6. Limitations, Challenges, and Future Prospects

Current challenges and research frontiers include:

  • Optical Loss and Crosstalk: System-level loss budgets are dominated by mode-dependent loss (MDL), fiber/facet coupling, and waveguide transitions. Mode-to-mode crosstalk and inter-channel interference are managed via MIMO DSP, careful layout, and wide cross-section optimization (Huang et al., 2020, González-Andrade et al., 2022).
  • Thermal and Environmental Stability: Thermal crosstalk from heaters, environmental drift, and device packaging can impact performance; local feedback and autonomous tuning/locking are increasingly adopted (Pirmoradi et al., 16 Jul 2025, Deng et al., 2023).
  • Material and Process Constraints: Perovskites face operational longevity limitations (degradation by moisture/oxygen, bias-induced phase segregation), while BEOL-bonded thin-film platforms are under continuous optimization for defect, alignment, and throughput control (Nguyen et al., 2020, Wu et al., 8 Dec 2025).
  • Electronic–Photonic Co-Design: Scaling to >50 Tb/s/channel will require highly parallel driver/DSP ASICs, tight integration of TIA, ADC, clock recovery, and low-latency processing blocks.
  • Power Efficiency: Wall-plug energy per bit is constrained by modulator drive, photodetector gain, and digital signal processing. Record performances (e.g., 0.38 pJ/bit for 32-ch Rx; 5–10 pJ/bit for multi-mode/multi-wavelength links) set the current state-of-the-art (Pirmoradi et al., 16 Jul 2025, Huang et al., 2020).
  • Scalable Packaging: Multi-lane co-packaged solutions, arrayed fiber/v-groove facets, and robust thermal management remain active research topics.

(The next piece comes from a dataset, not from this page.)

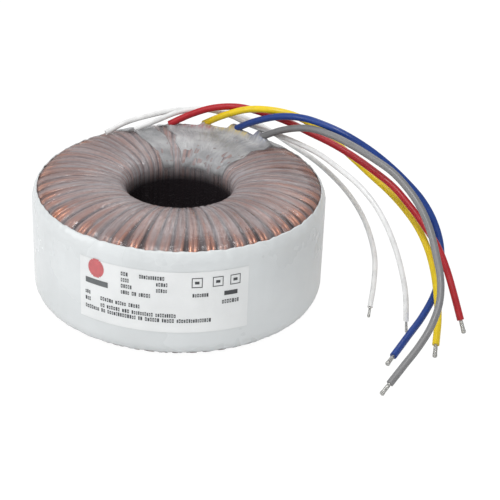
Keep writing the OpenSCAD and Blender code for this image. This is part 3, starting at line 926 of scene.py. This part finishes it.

Single-chip optical transceivers provide a highly integrated, scalable solution for meeting the bandwidth, latency, and energy demands of next-generation communications, computing, and sensing systems, with ongoing developments in hybrid material integration, advanced multiplexing, RF/analog signal processing, and novel application enablement across hardware domains (Huang et al., 2020, Pirmoradi et al., 16 Jul 2025, Wu et al., 8 Dec 2025, Deng et al., 2023, González-Andrade et al., 2022, Huang et al., 2020, Nguyen et al., 2020).